Movies about writers are almost impossible to do well—the revolutions per minute of a writer’s mind are nearly beyond the grasp of a camera, whereas the outward activities of writing are nearly inert. (Similarly, writing about filmmaking is largely doomed, because nothing in the intricacy of a literary passage can rival the gestalt of a single image.) Yet Werner Schroeter’s 1991 drama “Malina” (long unavailable, and now streaming on MUBI) is one of the few movies that rise to the achievement of the authors at its center—both the real-life one, Ingeborg Bachmann, whose novel it’s an adaptation of, and the fictitious, unnamed writer (played by Isabelle Huppert), the main character of the novel, whose life and work both the book and the movie depict. The movie’s literary artistry is due, in part, to a second literary refraction that the novel underwent en route to the screen: Bachmann’s novel was published in 1971 (she died in 1973), and the script for Schroeter’s film was written by Elfriede Jelinek, who would go on to win the Nobel Prize in Literature.
“Malina” catches the profuse, prolific, prodigious, and prodigal imagination of its protagonist—the enormous energy of creation and clamor of thought that are inseparable from the writer’s moment-to-moment whirl of daily activity. It does so with a surprising and canny economy of means that’s all the more remarkable given the torrential genius that Bachmann displays in the novel, which is a masterwork of rare imaginative power. (The novel was republished by New Directions in 2019, in Philip Boehm’s revision of his own 1990 translation, with an introduction by Rachel Kushner.) Like the movie, the novel is the story of an unnamed female writer; unlike the movie, it’s narrated in the first person, and, as such, it’s one of the great portraits of a mind at work—of a woman’s mind, in urgent thought about the very implications of writing and living as a woman. It’s a novel in three parts, each devoted largely to a different man—to her literary lover, Malina, who works at a military museum; to Ivan, a younger, nonliterary man whom she seizes for sex and romantic banality; and to her father, an abusive and violent (and possibly incestuous) monster, memories and nightmares of whom haunt her.
The novel is wildly fragmented, yet it remains tautly bound by its thematic and tonal coherence and by its protagonist’s overwhelming mental energy, a relentlessly forward-driving rush of creativity that assimilates disparate elements and incidents. The novel features the protagonist’s intricate and torrential narration of her daily life and her distant past, her letters (which are a major part of her literary output), a long fable, a batch of tightly detailed dreams, an extended interview with a journalist, large and short chunks of her dialogues with Ivan and Malina, and shards of a music score by Schoenberg. Her voice veers between exalted observation, scathing poetic insight, and day-to-day ordinariness of restaurants and food, clothing and street life, all infused with the context of Austrian history and culture.

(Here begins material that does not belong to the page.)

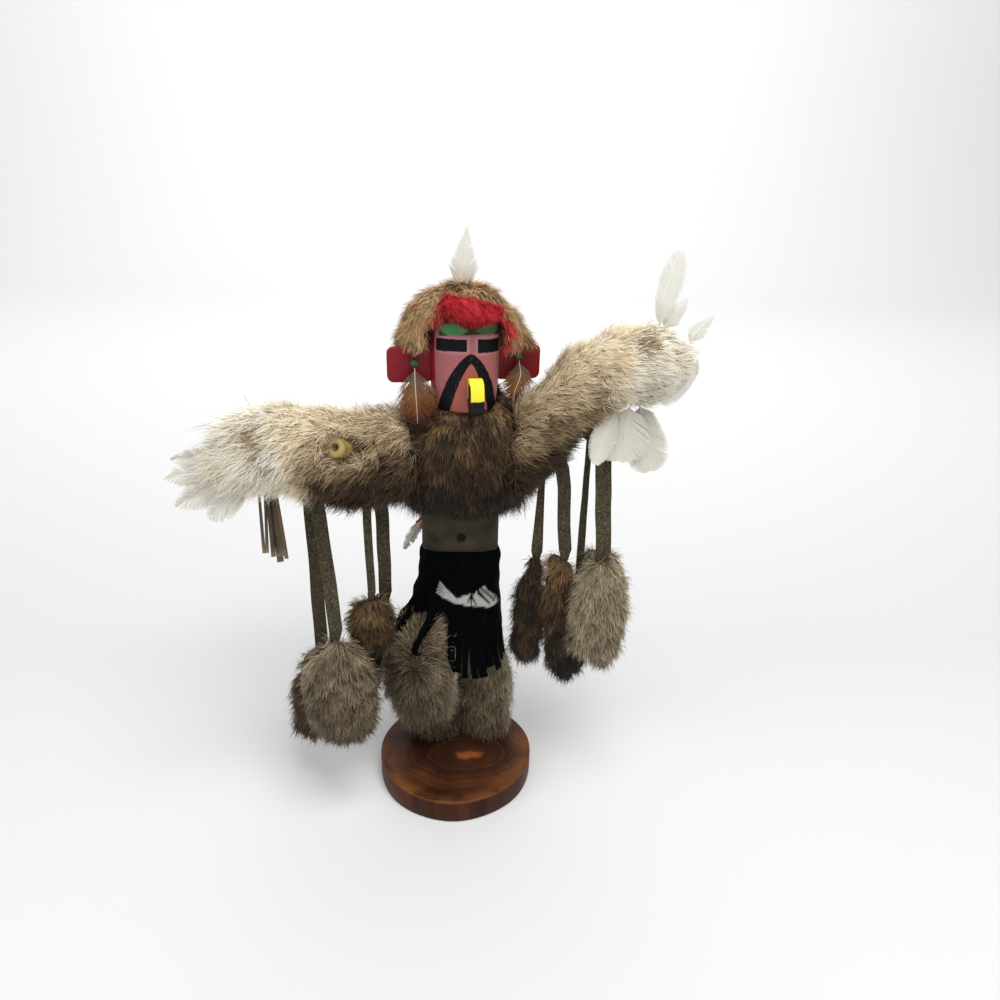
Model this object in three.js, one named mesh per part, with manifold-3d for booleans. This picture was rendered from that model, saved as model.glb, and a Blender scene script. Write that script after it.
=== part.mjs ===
// A winged kachina doll: a carved and painted bird dancer, dressed in rabbit fur, a black leather
// kilt and white feathers, on a slice of a branch. Its arms are wrapped in fur as wings, and fur
// tabs hang from them on folded suede thongs.
// Millimetres, +Z up, the mask towards -Y. Left and right are as seen from the front.
import * as THREE from 'three';
import { mergeVertices } from 'three/addons/utils/BufferGeometryUtils.js';
import Module from 'manifold-3d';

// ---- Driving dimensions --------------------------------------------------------------------
const GAP = 0.3; // clearance between pieces that touch

const BASE_RADIUS = 45;
const BASE_THICK = 14;

const WAIST = { x: 1.8, y: 6, wide: 20.6, deep: 15 }; // half width and half depth
const BODY_LOW = 104;
const BODY_TOP = 192;

const KILT_TOP = 148;
const KILT_HEM = 104;
const KILT_WALL = 1.3;
const KILT_FRINGE_LOW = 77;

const VEST_HEM = 178;
const VEST_TOP = 240;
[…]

Amazingly, the movie “Malina,” though running a mere two hours, retains the sense of an overpacked and centrifugal inner life—and its fluid precision is itself a sort of onscreen inscription of images. Like the book, the movie is a gathering of moments, progressing from a more contained chaos to an entropic catastrophe. The movie’s poles are found at the start, in a pre-credit sequence showing the writer experiencing her father’s brutality in what may be a nightmare or an irrepressible memory, and then, right after the credits, another sequence of the writer at her desk, typing poetry (heard in Huppert’s voice-over) and then preparing literary letters for the mail. The camera glides probingly around her until, in a brusque dash, Malina arrives to supervise her output.
Huppert’s performance—one of her best—is similarly both contained and hectic. Though Huppert is often seated or recumbent or totally slouched, even then she seems to be in reckless motion—and, when she’s in motion, the sense of frenzy is nonetheless infused with a sense of intellectual possession. Her wild gestures and heedless behavior are tightly strung with her thoughtful concentration, and her poised contemplations and languid passions vibrate with the tension of her barely restrained emotions and the propulsion of her creative drive. In the novel, Ivan is Hungarian, and the book is strewn with phrases in that language; in the movie, he’s played by the Hungarian actor Can Togay, whose brusque and simple candor (and choppy, accented French) contrasts with the lofty ironic detachment of Malina (played by the German actor Mathieu Carrière). Like Bachmann’s novel, the movie fuses the writer’s nightmares, memories, and fantasies, theatrical performances and movies watched, with her ordinary life, which is bent toward the hallucinatory disturbances of her imaginative overdrive and over-cathected perceptions.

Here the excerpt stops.